DIRECTIONS FOR THIS TASK — Repeat the line that contains "zip(*points))), Vector(map(max, zip(*points)))", the line that contains "REST_SIDE = -1.85", and all lines between them, exactly and with no other lines.

GIVEN MATERIAL —
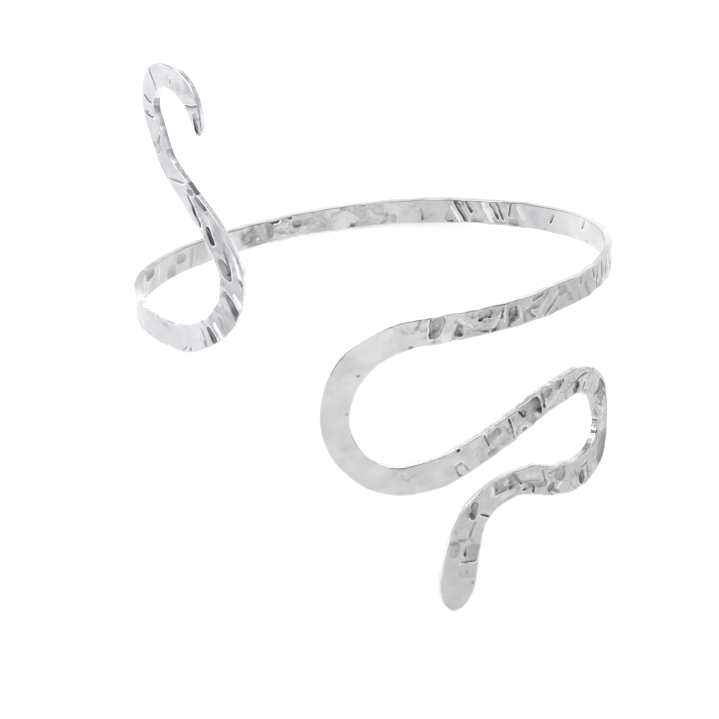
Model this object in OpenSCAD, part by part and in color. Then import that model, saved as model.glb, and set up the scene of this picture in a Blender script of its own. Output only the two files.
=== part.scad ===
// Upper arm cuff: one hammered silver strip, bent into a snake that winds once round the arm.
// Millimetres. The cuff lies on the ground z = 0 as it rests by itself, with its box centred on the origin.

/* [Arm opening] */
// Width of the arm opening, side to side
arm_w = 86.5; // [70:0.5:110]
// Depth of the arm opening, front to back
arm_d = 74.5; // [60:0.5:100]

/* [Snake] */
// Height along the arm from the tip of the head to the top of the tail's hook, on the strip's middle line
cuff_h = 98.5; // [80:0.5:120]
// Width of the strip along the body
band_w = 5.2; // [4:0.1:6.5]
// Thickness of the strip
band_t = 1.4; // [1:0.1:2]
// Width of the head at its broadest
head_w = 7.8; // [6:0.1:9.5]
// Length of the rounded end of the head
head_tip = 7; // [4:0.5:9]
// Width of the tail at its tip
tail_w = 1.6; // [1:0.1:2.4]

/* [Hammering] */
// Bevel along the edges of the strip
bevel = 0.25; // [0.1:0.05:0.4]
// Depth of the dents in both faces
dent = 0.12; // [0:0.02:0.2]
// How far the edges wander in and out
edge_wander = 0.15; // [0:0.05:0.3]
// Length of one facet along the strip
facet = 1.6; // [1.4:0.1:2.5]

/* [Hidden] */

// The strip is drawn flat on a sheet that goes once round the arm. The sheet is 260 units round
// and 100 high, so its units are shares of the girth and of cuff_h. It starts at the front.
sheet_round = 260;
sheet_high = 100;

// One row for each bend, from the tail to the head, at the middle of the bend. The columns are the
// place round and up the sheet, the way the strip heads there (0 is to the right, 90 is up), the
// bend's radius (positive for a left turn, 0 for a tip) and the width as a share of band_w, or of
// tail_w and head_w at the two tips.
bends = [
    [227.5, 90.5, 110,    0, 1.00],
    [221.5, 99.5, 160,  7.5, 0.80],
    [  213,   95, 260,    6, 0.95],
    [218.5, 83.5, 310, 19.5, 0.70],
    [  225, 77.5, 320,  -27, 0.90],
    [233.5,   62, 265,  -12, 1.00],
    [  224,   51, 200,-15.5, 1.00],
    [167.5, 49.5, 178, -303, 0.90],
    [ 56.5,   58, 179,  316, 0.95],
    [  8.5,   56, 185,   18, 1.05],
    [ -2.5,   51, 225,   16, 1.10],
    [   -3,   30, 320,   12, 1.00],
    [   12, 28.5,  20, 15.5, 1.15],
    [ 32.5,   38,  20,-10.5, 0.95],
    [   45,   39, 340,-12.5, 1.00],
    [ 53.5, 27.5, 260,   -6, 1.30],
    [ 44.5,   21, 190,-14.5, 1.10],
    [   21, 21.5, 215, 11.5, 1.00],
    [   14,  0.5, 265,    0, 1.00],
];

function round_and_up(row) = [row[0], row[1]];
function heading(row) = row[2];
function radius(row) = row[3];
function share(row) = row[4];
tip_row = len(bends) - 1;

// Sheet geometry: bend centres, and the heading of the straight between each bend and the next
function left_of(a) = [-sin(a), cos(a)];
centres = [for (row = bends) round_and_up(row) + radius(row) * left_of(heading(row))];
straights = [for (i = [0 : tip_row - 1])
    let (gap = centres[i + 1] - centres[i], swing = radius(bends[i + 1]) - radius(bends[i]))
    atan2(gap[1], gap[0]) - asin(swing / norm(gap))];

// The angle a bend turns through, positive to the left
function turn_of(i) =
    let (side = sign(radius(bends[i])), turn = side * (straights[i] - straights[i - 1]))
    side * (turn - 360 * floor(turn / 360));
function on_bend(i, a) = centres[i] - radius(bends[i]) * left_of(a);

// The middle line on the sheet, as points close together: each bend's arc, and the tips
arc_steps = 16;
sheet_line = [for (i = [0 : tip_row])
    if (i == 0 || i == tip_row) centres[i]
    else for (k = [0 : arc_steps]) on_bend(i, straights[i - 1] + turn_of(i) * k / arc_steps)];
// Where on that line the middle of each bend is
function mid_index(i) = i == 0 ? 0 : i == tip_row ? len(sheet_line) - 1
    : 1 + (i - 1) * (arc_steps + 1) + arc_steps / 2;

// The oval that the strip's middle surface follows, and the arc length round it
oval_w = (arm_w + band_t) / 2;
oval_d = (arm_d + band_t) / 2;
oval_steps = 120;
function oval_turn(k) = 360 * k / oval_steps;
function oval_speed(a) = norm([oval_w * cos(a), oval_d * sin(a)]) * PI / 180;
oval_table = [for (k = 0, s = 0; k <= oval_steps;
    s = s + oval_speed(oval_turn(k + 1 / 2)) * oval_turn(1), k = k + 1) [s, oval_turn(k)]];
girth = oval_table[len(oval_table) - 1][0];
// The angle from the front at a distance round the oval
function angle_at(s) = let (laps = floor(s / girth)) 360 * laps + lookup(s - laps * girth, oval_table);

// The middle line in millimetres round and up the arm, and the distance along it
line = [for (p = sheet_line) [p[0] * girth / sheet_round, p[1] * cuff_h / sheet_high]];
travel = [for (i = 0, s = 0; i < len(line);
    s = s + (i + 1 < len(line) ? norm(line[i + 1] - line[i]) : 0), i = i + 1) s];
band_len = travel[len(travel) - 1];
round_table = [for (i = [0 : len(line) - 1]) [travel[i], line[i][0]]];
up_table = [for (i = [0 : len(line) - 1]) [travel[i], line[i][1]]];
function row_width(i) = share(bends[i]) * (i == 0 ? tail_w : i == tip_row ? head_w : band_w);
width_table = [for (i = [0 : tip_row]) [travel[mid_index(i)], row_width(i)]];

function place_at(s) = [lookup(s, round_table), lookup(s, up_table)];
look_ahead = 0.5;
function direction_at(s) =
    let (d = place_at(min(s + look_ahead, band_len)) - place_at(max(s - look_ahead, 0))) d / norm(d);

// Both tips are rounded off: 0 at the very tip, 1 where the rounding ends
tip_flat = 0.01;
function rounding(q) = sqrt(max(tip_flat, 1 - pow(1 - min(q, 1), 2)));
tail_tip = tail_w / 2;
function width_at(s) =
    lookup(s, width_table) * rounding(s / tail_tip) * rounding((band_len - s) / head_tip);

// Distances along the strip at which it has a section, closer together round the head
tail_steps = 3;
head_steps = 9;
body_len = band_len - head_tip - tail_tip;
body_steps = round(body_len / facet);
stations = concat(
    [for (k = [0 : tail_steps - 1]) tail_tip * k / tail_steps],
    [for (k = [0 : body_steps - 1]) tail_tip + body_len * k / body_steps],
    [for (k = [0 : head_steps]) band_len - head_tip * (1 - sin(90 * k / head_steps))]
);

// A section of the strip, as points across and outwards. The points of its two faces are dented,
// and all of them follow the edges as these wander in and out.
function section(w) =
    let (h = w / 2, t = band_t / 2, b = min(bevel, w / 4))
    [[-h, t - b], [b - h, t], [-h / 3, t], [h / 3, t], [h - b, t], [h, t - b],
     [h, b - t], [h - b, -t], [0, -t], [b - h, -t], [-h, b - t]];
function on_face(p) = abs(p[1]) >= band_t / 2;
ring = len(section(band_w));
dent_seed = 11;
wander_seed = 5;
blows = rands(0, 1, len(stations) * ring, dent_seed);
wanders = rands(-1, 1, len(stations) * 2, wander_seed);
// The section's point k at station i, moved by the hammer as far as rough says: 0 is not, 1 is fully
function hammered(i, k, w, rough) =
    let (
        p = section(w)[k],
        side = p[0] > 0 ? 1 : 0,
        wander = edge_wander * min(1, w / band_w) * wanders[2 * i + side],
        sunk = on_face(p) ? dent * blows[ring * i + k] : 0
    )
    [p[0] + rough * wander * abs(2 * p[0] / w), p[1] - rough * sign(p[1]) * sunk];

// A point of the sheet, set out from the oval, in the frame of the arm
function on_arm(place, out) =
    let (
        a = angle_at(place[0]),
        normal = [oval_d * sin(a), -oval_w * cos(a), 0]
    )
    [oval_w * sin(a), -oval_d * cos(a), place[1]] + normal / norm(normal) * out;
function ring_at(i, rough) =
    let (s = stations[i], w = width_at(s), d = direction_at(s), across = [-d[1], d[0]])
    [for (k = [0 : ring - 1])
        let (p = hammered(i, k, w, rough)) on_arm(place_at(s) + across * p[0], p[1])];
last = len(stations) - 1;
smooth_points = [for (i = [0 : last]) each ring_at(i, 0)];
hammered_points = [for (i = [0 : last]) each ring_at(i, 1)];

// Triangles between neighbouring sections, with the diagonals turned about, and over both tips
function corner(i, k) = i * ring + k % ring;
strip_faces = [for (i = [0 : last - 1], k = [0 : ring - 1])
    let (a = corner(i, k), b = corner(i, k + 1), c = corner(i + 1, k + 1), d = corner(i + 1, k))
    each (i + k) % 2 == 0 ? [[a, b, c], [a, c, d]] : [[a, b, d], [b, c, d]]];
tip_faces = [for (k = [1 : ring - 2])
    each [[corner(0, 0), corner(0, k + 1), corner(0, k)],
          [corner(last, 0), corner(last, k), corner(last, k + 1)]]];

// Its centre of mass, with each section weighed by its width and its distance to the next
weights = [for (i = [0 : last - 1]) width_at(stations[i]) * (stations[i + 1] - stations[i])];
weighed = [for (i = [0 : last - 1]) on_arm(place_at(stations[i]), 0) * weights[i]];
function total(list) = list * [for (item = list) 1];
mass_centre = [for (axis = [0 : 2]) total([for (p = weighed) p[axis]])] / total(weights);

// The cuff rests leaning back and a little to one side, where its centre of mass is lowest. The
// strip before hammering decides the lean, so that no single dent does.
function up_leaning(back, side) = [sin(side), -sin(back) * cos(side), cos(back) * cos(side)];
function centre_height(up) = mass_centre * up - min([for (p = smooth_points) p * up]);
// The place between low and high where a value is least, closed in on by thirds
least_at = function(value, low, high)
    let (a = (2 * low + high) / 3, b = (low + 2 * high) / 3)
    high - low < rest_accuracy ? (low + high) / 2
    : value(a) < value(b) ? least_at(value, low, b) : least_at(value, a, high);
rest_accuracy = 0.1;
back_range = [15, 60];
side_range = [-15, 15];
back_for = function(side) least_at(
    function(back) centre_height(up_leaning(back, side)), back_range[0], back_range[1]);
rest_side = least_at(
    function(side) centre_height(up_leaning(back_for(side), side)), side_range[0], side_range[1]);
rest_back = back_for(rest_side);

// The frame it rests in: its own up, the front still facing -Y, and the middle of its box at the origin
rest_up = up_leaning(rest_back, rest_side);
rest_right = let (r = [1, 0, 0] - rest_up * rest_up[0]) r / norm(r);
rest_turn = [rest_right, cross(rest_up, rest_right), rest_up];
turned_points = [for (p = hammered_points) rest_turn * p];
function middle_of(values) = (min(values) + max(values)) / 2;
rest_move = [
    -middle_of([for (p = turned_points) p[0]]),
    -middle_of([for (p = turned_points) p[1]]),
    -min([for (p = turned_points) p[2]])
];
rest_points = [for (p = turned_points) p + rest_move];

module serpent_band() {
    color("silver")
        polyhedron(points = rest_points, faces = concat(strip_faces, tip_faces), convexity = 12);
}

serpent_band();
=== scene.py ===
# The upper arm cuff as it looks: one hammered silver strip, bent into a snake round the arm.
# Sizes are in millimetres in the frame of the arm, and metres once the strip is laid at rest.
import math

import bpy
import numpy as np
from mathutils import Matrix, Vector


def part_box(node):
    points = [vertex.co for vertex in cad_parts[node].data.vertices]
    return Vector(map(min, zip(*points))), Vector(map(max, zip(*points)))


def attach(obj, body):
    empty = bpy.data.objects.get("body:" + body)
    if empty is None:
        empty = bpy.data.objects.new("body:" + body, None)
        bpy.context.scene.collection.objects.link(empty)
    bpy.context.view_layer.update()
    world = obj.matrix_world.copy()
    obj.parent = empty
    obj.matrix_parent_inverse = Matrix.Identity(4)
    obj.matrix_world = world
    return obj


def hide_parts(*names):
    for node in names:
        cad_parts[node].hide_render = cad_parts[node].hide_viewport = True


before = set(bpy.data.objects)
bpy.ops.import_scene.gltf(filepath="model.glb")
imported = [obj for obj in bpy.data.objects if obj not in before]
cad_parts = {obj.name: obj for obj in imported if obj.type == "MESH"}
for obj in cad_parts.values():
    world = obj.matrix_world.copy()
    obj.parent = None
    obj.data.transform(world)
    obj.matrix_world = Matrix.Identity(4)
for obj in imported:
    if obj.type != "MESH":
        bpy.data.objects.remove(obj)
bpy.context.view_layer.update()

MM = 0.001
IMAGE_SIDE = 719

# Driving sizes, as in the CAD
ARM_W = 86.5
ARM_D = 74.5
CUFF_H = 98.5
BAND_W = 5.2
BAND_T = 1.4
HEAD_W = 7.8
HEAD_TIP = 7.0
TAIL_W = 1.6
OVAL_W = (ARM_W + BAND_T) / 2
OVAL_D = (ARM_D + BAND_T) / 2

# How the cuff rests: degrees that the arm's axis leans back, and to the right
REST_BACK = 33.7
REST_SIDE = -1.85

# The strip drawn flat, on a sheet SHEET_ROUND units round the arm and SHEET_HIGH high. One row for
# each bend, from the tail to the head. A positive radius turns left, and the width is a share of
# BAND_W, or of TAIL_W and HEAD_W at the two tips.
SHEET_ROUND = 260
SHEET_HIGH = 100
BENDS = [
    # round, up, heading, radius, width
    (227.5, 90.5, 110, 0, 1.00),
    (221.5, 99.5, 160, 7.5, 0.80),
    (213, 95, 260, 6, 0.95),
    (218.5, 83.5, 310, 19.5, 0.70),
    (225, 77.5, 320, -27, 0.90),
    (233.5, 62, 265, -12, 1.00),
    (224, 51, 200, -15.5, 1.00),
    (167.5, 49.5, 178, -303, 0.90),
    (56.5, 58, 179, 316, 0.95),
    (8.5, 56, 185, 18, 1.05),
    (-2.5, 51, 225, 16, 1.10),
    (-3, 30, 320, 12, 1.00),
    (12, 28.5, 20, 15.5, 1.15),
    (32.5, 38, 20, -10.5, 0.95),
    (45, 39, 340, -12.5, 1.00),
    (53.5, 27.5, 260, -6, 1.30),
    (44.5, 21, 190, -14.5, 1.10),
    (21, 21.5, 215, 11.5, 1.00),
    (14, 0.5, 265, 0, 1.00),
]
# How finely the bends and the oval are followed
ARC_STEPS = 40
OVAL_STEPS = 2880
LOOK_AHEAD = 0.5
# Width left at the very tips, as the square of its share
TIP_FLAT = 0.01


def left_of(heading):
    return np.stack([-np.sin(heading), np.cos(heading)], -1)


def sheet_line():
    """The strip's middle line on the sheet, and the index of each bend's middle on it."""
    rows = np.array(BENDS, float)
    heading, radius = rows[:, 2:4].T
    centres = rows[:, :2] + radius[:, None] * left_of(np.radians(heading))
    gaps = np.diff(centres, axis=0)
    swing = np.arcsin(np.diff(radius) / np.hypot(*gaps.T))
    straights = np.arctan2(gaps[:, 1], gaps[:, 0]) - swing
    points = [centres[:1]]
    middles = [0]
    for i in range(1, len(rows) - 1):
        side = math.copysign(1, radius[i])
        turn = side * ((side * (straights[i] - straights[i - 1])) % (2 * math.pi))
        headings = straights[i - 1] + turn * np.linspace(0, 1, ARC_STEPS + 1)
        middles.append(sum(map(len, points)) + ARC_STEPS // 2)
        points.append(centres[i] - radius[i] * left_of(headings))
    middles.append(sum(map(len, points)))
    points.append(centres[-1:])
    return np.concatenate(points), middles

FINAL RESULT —
    return Vector(map(min, zip(*points))), Vector(map(max, zip(*points)))


def attach(obj, body):
    empty = bpy.data.objects.get("body:" + body)
    if empty is None:
        empty = bpy.data.objects.new("body:" + body, None)
        bpy.context.scene.collection.objects.link(empty)
    bpy.context.view_layer.update()
    world = obj.matrix_world.copy()
    obj.parent = empty
    obj.matrix_parent_inverse = Matrix.Identity(4)
    obj.matrix_world = world
    return obj


def hide_parts(*names):
    for node in names:
        cad_parts[node].hide_render = cad_parts[node].hide_viewport = True


before = set(bpy.data.objects)
bpy.ops.import_scene.gltf(filepath="model.glb")
imported = [obj for obj in bpy.data.objects if obj not in before]
cad_parts = {obj.name: obj for obj in imported if obj.type == "MESH"}
for obj in cad_parts.values():
    world = obj.matrix_world.copy()
    obj.parent = None
    obj.data.transform(world)
    obj.matrix_world = Matrix.Identity(4)
for obj in imported:
    if obj.type != "MESH":
        bpy.data.objects.remove(obj)
bpy.context.view_layer.update()

MM = 0.001
IMAGE_SIDE = 719

# Driving sizes, as in the CAD
ARM_W = 86.5
ARM_D = 74.5
CUFF_H = 98.5
BAND_W = 5.2
BAND_T = 1.4
HEAD_W = 7.8
HEAD_TIP = 7.0
TAIL_W = 1.6
OVAL_W = (ARM_W + BAND_T) / 2
OVAL_D = (ARM_D + BAND_T) / 2

# How the cuff rests: degrees that the arm's axis leans back, and to the right
REST_BACK = 33.7
REST_SIDE = -1.85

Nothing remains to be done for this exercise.